O local preferido para abordar sua clientela é o centro da cidade, principalmente no Mercado Velho, que agora está interditado. Nessas andanças por Itajaí, Chocolate já vendeu livros para médicos, jornalistas, professores, donas de casas e até para os prefeitos Volnei Morastoni e Jandir Bellini. Quem não compra livros sempre lhe oferece uma ajudinha em dinheiro ou comida. Tudo graças à simpatia do vendedor.
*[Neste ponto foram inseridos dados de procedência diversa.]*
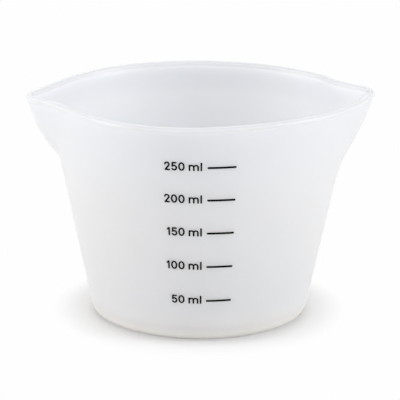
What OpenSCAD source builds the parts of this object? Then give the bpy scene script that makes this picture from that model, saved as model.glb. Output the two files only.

O tipo de livro que o pessoal mais gosta? Os romances, esses aqui de estudos (apontando para a caixa de plástico), não têm saída. Esses quase ninguém compra, conta Chocolate. O vendedor só deixa o sorriso de lado quando lamenta a falta de leitura do povão. As pessoas não leem, fala com a certeza de um estudioso. A informação vem embasada no que houve nas ruas e na TV. Os idosos leem, mas os novos não. Eles só querem saber de jogos, internet, opina.
Negócio pode acabar
Com a pouca leitura, o negócio de Chocolate também está ameaçado. Hoje, ele conta que não dá pra manter uma quitinete no bairro Promorar somente com a venda de livros. Para sobreviver, ele conta com o apoio de um advogado e professor da Univali que mensalmente lhe dá uns trocados. O advogado também prometeu lhe ajudar a conseguir a aposentadoria. A notícia deixa Chocolate animado. Tô esperando uma notícia, ver quando vão sair os meus papéis, comenta.
O mesmo advogado que o ajuda com dinheiro e com a possibilidade da aposentadoria também está com sete músicas que foram compostas por ele. Sem saber ler ou escrever, Chocolate compôs na memória essas canções. As guarda com todo o cuidado e também já passou suas ideias pro dotô. Ele espera que, um dia, o amigo de longa data o ajude a publicar seus escritos. Ele diz que eu posso ganhar muito dinheiro com as minhas músicas, poesias, comemora. Por enquanto, essa ideia é apenas um sonho que ele ainda não conquistou.
O poeta, que guarda sua obra na memória, admite que não aprendeu a ler por sem-vergonhice. Um professor já disse para eu passar na casa dele, que ele me ensinaria, mas eu agradeci, e fui sincero: não aprendo a ler por sem-vergonhice, admite.
Aposentadoria dos livros
Enquanto vive na expectativa da aposentadoria, Chocolate segue pelas ruas vendendo livros. Questionado se vai largar o ofício quando conseguir o benefício do governo, ele fica pensativo. Depois de alguns instantes, responde com o sorriso nos lábios. Se amanhã ou depois o advogado me der essa surpresa, vou continuar vendendo meus livros. Tenho orgulho de vender livros, fala com o peito estufado.
Orgulho ele também tem de ser esforçado. De, segundo ele, trazer caráter e princípio de casa, de berço. Antes de ir embora, seguindo o seu caminho, Chocolate ainda se gaba. Se eu colocar os parabéns a dois reais, com os que já ganhei tava rico, fala, montando na bicicleta.